Besides food, your brain needs oxygen, and lots of it. I suspect that the period for productive brain activity, in the short cycle, is about 15 or 30 minutes. So you will find you actually perform better if you do something counter-intuitive – step away from the keyboard for a few minutes every so often and get some exercise! I often take a walk around the block, which also gives my brain some air – very important, and if it’s daytime, I get some sunshine – very important in winter to help prevent me getting the winter blues.
Other things you can do:
- Take a shower.
- Play catch with a soft ball with a co-worker for 5
- Just do 10 or so push-ups - it’s really short, intense, gets
the blood and air pumping, but you don’t lose track of all those
programming items that you need to hold in your head.
One of the benefits of physical activity is that your brain often switches into alpha-mode, where you can "see" whole problems and answers to solutions. This often happens in the shower, when just waking up, or when exercising. I have solved so many bugs at the gym during lunchtime.
Then there’s the emotional side of being productive – being pumped, positive, and enjoying the work. What I’ve found works for me has become a list that I use like a recipe; here’s my technique:
- Clear the decks - get annoying things in your head written down,
scheduled or done, and out of the way.
- Prevent interruptions - get
comfortable - not hungry, not full; put up Do Not Disturb signs or
- Tune out and focus.
- Get your emotions pumped -
imagine the success. Getting pumped can include listening to good music, thinking hopeful thoughts, people contact planned/done, ...

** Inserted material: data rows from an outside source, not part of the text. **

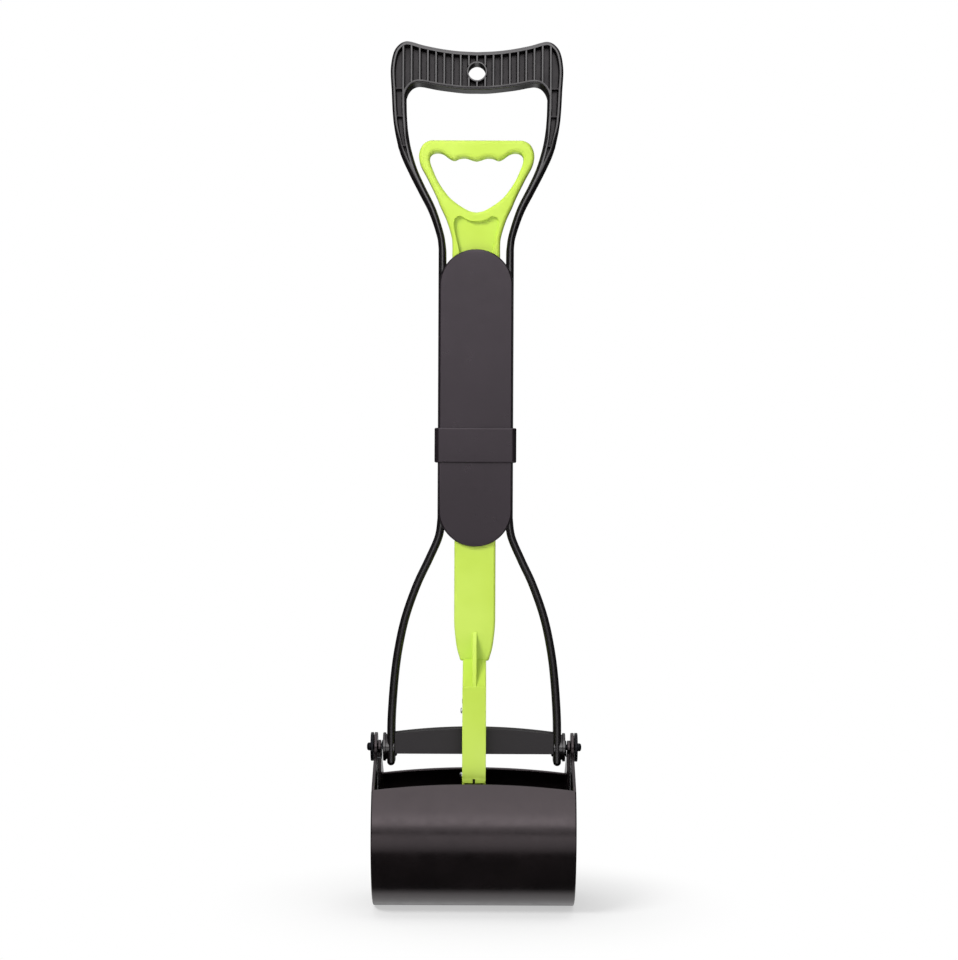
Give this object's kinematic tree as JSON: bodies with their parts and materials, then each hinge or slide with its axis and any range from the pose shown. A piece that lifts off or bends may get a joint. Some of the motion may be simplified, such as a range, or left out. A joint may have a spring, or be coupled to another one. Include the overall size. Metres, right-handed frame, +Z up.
{
  "type": "pooper scooper",
  "caption": "Foldable long-handled pet waste scooper with a D-grip, an inner pull handle and two spring-closed clamshell jaws.",
  "frame": {"origin": "centre of the hanging hole in the D-grip", "axes": "+X to the right as seen from the cover side, +Y to the back, +Z up along the scooper; the cover plates face -Y"},
  "size_m": [0.15, 0.1098, 0.6024],
  "materials": {
    "black": "satin moulded black",
    "cover": "satin moulded dark grey",
    "lime": "satin moulded lime green",
    "jaw": "half-gloss moulded black",
    "steel": "bright zinc-plated",
    "dark_steel": "black oxide"
  },
  "bodies": {
    "frame_top": {"upper_frame": "black", "upper_cover": "cover", "upper_cover_screw_left_1": "steel", "upper_cover_screw_right_1": "steel", "upper_cover_screw_left_2": "steel", "upper_cover_screw_right_2": "steel", "fold_pin_left": "steel", "fold_pin_right": "steel"},
    "collar": {"lock_collar": "cover"},
    "pull": {"pull_handle": "lime", "rod_hinge_pin": "steel"},
    "frame_bottom": {"lower_frame": "black", "lower_cover": "cover", "lower_cover_screw_left_1": "steel", "lower_cover_screw_right_1": "steel", "lower_cover_screw_left_2": "steel", "lower_cover_screw_right_2": "steel", "pivot_pin_left": "dark_steel", "pivot_pin_right": "dark_steel", "pivot_washer_left": "dark_steel", "pivot_washer_right": "dark_steel", "torsion_spring_left": "steel", "torsion_spring_right": "steel"},
    "rod_bottom": {"lower_rod": "lime", "front_link_top_pin": "steel", "rear_link_top_pin": "steel"},
    "link_front": {"front_link": "lime", "front_link_bottom_pin": "steel"},
    "link_rear": {"rear_link": "lime", "rear_link_bottom_pin": "steel"},
    "jaw_front": {"front_jaw": "jaw"},
    "jaw_rear": {"rear_jaw": "jaw"}
  },
  "joints": [
    {"name": "pull", "type": "slide", "parent": "frame_top", "child": "pull", "axis": [0, 0, 1], "range_m": [0, 0.031]},
    {"name": "fold", "type": "hinge", "parent": "frame_top", "child": "frame_bottom", "pos_m": [0, 0.009, -0.2655], "axis": [1, 0, 0], "range_deg": [0, 155]},
    {"name": "collar_slide", "type": "slide", "parent": "frame_top", "child": "collar", "axis": [0, 0, 1], "range_m": [0, 0.0548]},
    {"name": "lower_rod_slide", "type": "slide", "parent": "frame_bottom", "child": "rod_bottom", "axis": [0, 0, 1], "range_m": [0, 0.031]},
    {"name": "front_link_tilt", "type": "hinge", "parent": "rod_bottom", "child": "link_front", "pos_m": [0, -0.033, -0.4426], "axis": [-1, 0, 0], "range_deg": [0, 8.07]},
    {"name": "rear_link_tilt", "type": "hinge", "parent": "rod_bottom", "child": "link_rear", "pos_m": [0, 0.033, -0.4426], "axis": [1, 0, 0], "range_deg": [0, 8.07]},
    {"name": "front_jaw_swing", "type": "hinge", "parent": "frame_bottom", "child": "jaw_front", "pos_m": [0, 0, -0.4715], "axis": [-1, 0, 0], "range_deg": [0, 46.44], "stiffness_Nm_per_rad": 0.15, "springref_deg": -34.38, "deforming": ["torsion_spring_left"]},
    {"name": "rear_jaw_swing", "type": "hinge", "parent": "frame_bottom", "child": "jaw_rear", "pos_m": [0, 0, -0.4715], "axis": [1, 0, 0], "range_deg": [0, 46.44], "stiffness_Nm_per_rad": 0.15, "springref_deg": -34.38, "deforming": ["torsion_spring_right"]}
  ],
  "couplings": [
    {"joint": "collar_slide", "follows": "fold", "m_per_rad": 0.02022},
    {"joint": "lower_rod_slide", "follows": "pull", "ratio": 1},
    {"joint": "front_link_tilt", "follows": "pull", "rad_per_m": 4.5426},
    {"joint": "rear_link_tilt", "follows": "pull", "rad_per_m": 4.5426},
    {"joint": "front_jaw_swing", "follows": "pull", "rad_per_m": 26.145},
    {"joint": "rear_jaw_swing", "follows": "pull", "rad_per_m": 26.145}
  ]
}
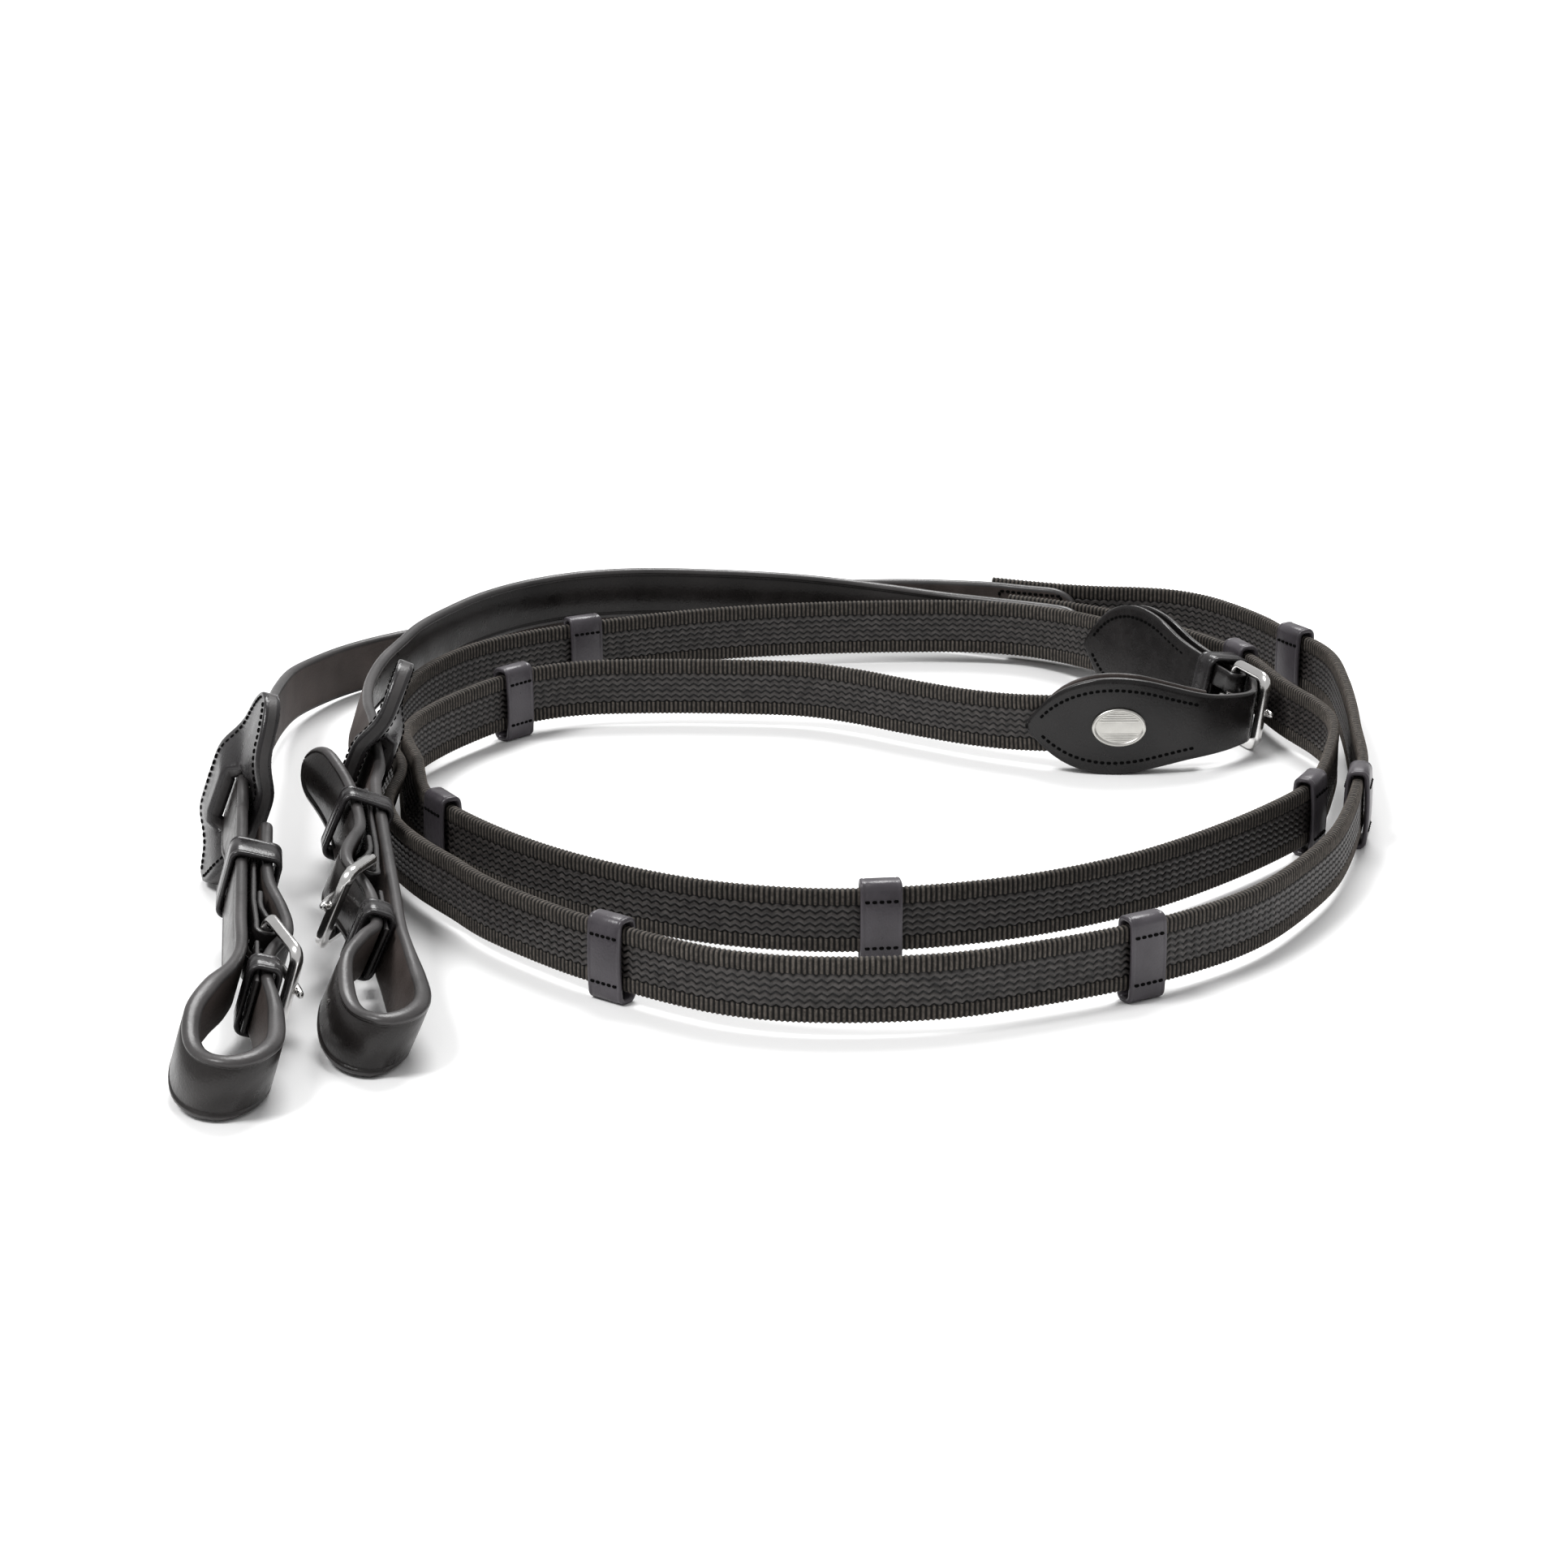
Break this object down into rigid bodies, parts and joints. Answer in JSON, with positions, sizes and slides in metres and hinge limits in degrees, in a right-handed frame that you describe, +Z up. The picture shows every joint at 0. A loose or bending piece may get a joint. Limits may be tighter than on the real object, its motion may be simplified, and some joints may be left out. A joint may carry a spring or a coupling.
{
  "type": "horse reins",
  "caption": "Pair of leather and rubber-grip webbing reins, coiled, with buckled bit loops, martingale stops, hand stops and a centre buckle between stitched leaves.",
  "frame": {"origin": "centre of the coiled pair's footprint, on the floor it lies on", "axes": "+Z up; +Y away from the two bit ends, along the coil's longer side; +X towards the centre buckle"},
  "size_m": [0.3092, 0.38, 0.051],
  "materials": {
    "leather": "semi-gloss black bridle leather with painted edges",
    "leather_lining": "matt black-brown flesh side",
    "grip_webbing": "woven cotton webbing with ribbed edges and rubber herringbone grip",
    "nickel": "polished nickel-plated steel wire and badge"
  },
  "bodies": {
    "reins": {"rein_1_grip_webbing": "grip_webbing", "rein_1_leather_strap": "leather", "rein_1_buckle_chape": "leather", "rein_1_keeper_tab": "leather", "rein_1_bit_buckle_frame": "nickel", "rein_1_fixed_keeper": "leather", "rein_1_hand_stop_1": "leather", "rein_1_hand_stop_2": "leather", "rein_1_hand_stop_3": "leather", "rein_1_hand_stop_4": "leather", "rein_1_hand_stop_5": "leather", "rein_2_grip_webbing": "grip_webbing", "rein_2_leather_strap": "leather", "rein_2_buckle_chape": "leather", "rein_2_keeper_tab": "leather", "rein_2_bit_buckle_frame": "nickel", "rein_2_fixed_keeper": "leather", "rein_2_hand_stop_1": "leather", "rein_2_hand_stop_2": "leather", "rein_2_hand_stop_3": "leather", "rein_2_hand_stop_4": "leather", "rein_2_hand_stop_5": "leather", "billet_leaf": "leather", "billet_leaf_lining": "leather_lining", "buckle_leaf": "leather", "centre_keeper": "leather", "centre_buckle_frame": "nickel", "badge": "nickel"},
    "bit_tongue_1": {"rein_1_bit_buckle_tongue": "nickel"},
    "sliding_keeper_1": {"rein_1_sliding_keeper": "leather"},
    "martingale_stop_1": {"rein_1_martingale_stop": "leather"},
    "bit_tongue_2": {"rein_2_bit_buckle_tongue": "nickel"},
    "sliding_keeper_2": {"rein_2_sliding_keeper": "leather"},
    "martingale_stop_2": {"rein_2_martingale_stop": "leather"},
    "centre_tongue": {"centre_buckle_tongue": "nickel"}
  },
  "joints": [
    {"name": "martingale_stop_1_slide", "type": "slide", "parent": "reins", "child": "martingale_stop_1", "axis": [-0.0904, 0.9953, 0.0362], "range_m": [-0.005, 0.008]},
    {"name": "sliding_keeper_1_slide", "type": "slide", "parent": "reins", "child": "sliding_keeper_1", "axis": [-0.1196, 0.9898, 0.0778], "range_m": [-0.005, 0.008]},
    {"name": "bit_tongue_1_hinge", "type": "hinge", "parent": "reins", "child": "bit_tongue_1", "pos_m": [-0.12633, -0.12114, 0.01383], "axis": [0.2874, -0.0404, 0.957], "range_deg": [0, 8]},
    {"name": "martingale_stop_2_slide", "type": "slide", "parent": "reins", "child": "martingale_stop_2", "axis": [-0.1404, 0.9888, 0.0508], "range_m": [-0.005, 0.006]},
    {"name": "sliding_keeper_2_slide", "type": "slide", "parent": "reins", "child": "sliding_keeper_2", "axis": [-0.1622, 0.9825, 0.0916], "range_m": [-0.006, 0.004]},
    {"name": "bit_tongue_2_hinge", "type": "hinge", "parent": "reins", "child": "bit_tongue_2", "pos_m": [-0.10657, -0.08776, 0.01703], "axis": [-0.3984, 0.0197, -0.917], "range_deg": [0, 8]},
    {"name": "centre_tongue_hinge", "type": "hinge", "parent": "reins", "child": "centre_tongue", "pos_m": [0.12227, 0.0887, 0.0114], "axis": [0.1602, 0.0697, 0.9846], "range_deg": [0, 8]}
  ]
}
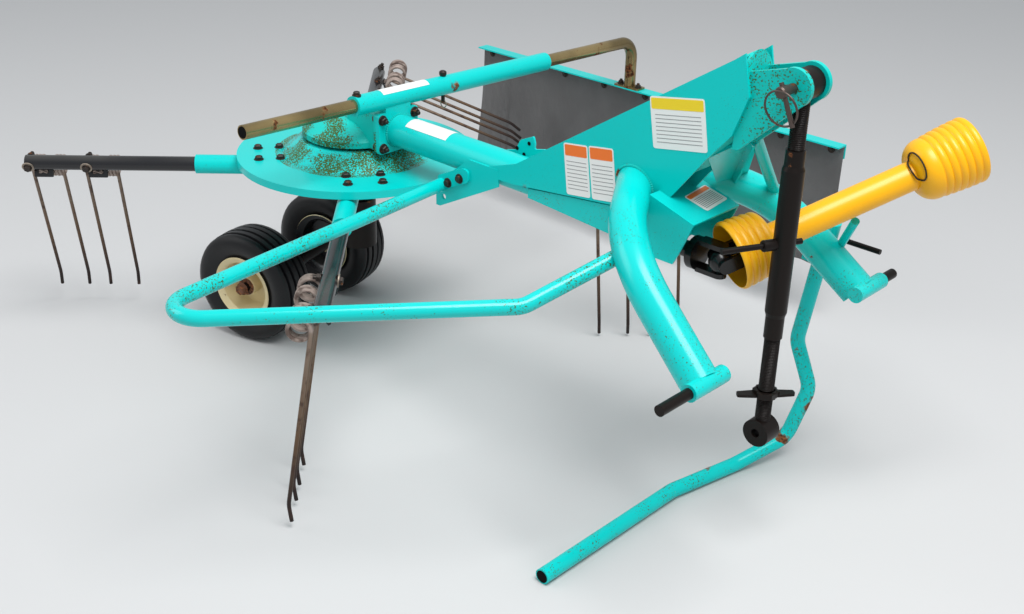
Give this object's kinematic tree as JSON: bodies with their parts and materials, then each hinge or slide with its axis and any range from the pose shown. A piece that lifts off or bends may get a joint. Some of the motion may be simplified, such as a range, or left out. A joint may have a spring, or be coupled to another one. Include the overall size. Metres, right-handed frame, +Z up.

- Understand the task, the issues, materials/code.
- Think through what you're going to do. Envision the goal and steps. Plan your approach; write down the steps/task list.
- Do it - do the work.
- Rest and refresh yourself, and enjoy the fruits of your labor.
You can consider yourself to be like a car with several power sources– emotional, spiritual, mental and physical. Each one has its own “petrol” tank. For peak energy, all of them need to be loaded up and going well. You might be physically fit and well, but emotionally broken; this will really impact your work – you need to spend time on your relationships and have some alone time. You might be emotionally well but spiritually bankrupt – you need to reconnect with God the creator; you could even pray and ask for help. Or you might be physically low – you need to exercise and maintain your body.
Source: Reading Your Gauges by Bill Hybels So you need to read your gauges and fill up the tanks that are low.
Avoid distractions and procrastination. E.g. don't spend too much time on StackExchange like I just did.